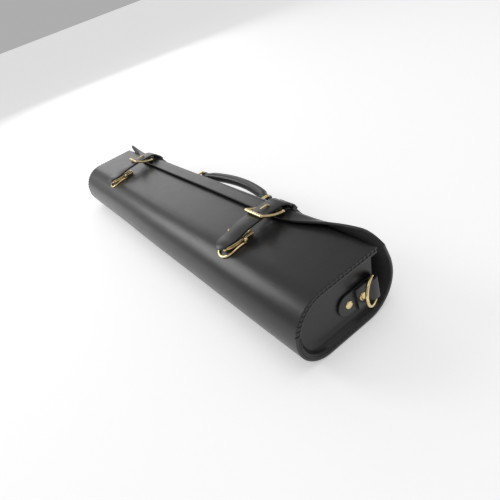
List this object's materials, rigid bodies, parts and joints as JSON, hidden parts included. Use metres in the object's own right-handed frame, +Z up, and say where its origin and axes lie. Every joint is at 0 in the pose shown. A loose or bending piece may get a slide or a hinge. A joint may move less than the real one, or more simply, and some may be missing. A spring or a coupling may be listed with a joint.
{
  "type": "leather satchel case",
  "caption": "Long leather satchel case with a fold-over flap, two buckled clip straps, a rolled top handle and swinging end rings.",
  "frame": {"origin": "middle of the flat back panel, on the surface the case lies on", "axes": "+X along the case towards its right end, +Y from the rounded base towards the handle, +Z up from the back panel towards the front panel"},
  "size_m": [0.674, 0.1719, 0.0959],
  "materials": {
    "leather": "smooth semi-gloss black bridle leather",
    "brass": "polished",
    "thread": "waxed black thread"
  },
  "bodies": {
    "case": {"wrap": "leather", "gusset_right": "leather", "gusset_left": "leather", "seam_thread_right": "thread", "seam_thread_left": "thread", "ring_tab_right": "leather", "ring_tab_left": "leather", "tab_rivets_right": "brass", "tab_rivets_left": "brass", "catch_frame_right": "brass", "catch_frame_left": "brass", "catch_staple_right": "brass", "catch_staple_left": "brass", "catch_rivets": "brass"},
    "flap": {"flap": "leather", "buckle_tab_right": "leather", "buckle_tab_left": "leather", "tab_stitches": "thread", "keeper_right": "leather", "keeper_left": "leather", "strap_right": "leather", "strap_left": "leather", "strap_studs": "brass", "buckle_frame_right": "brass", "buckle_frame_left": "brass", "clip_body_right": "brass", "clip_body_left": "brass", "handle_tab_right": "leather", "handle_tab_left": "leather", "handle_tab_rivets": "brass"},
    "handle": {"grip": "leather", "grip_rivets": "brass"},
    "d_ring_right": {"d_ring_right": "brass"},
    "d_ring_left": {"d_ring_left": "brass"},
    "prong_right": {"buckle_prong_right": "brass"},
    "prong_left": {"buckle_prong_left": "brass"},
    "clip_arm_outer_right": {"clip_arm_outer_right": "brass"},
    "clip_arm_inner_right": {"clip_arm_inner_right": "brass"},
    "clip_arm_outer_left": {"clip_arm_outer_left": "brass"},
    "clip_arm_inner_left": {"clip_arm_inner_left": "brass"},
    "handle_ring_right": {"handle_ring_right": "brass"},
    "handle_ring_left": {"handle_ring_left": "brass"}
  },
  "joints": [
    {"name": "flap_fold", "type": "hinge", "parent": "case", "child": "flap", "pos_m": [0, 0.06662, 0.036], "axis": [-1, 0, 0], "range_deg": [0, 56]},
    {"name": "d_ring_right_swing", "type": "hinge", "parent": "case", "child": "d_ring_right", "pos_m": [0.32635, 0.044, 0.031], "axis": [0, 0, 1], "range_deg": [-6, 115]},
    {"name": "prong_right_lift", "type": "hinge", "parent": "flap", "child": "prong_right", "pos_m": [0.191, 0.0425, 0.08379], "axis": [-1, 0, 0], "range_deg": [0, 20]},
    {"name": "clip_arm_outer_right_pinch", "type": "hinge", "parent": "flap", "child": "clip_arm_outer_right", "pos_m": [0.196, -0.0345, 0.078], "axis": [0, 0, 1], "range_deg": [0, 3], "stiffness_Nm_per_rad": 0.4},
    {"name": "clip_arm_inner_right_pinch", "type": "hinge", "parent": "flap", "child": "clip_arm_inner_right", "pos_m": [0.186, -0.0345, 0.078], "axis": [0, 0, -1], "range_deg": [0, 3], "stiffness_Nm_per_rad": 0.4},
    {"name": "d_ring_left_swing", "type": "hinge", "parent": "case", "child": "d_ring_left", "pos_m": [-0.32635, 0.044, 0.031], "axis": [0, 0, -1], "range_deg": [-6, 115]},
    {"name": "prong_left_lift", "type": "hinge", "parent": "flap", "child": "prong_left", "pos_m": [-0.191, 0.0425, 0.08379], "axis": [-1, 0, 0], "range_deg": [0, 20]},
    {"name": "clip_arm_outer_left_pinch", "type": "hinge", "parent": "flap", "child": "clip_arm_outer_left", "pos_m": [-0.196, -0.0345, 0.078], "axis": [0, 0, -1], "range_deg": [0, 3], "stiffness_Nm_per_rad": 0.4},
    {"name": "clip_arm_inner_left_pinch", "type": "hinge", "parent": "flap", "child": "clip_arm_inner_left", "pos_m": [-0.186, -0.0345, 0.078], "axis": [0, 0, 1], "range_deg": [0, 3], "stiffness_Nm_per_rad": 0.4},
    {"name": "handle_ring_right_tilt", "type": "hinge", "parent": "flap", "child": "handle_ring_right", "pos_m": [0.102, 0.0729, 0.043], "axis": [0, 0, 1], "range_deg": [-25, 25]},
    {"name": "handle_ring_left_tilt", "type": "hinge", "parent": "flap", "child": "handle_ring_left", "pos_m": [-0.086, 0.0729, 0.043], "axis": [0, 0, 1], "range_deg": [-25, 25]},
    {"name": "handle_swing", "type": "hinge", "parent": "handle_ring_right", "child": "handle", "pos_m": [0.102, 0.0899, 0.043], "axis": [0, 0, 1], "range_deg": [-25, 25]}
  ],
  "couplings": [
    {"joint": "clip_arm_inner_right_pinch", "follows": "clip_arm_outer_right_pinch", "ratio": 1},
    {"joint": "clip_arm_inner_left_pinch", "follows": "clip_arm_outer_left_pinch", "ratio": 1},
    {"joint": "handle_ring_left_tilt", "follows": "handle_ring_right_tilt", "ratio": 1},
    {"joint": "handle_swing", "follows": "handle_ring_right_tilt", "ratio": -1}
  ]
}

**Exercise brief**. Count every line in the data where the string "bodies" occurs. Give nothing except the number.

**Finished answer**. 2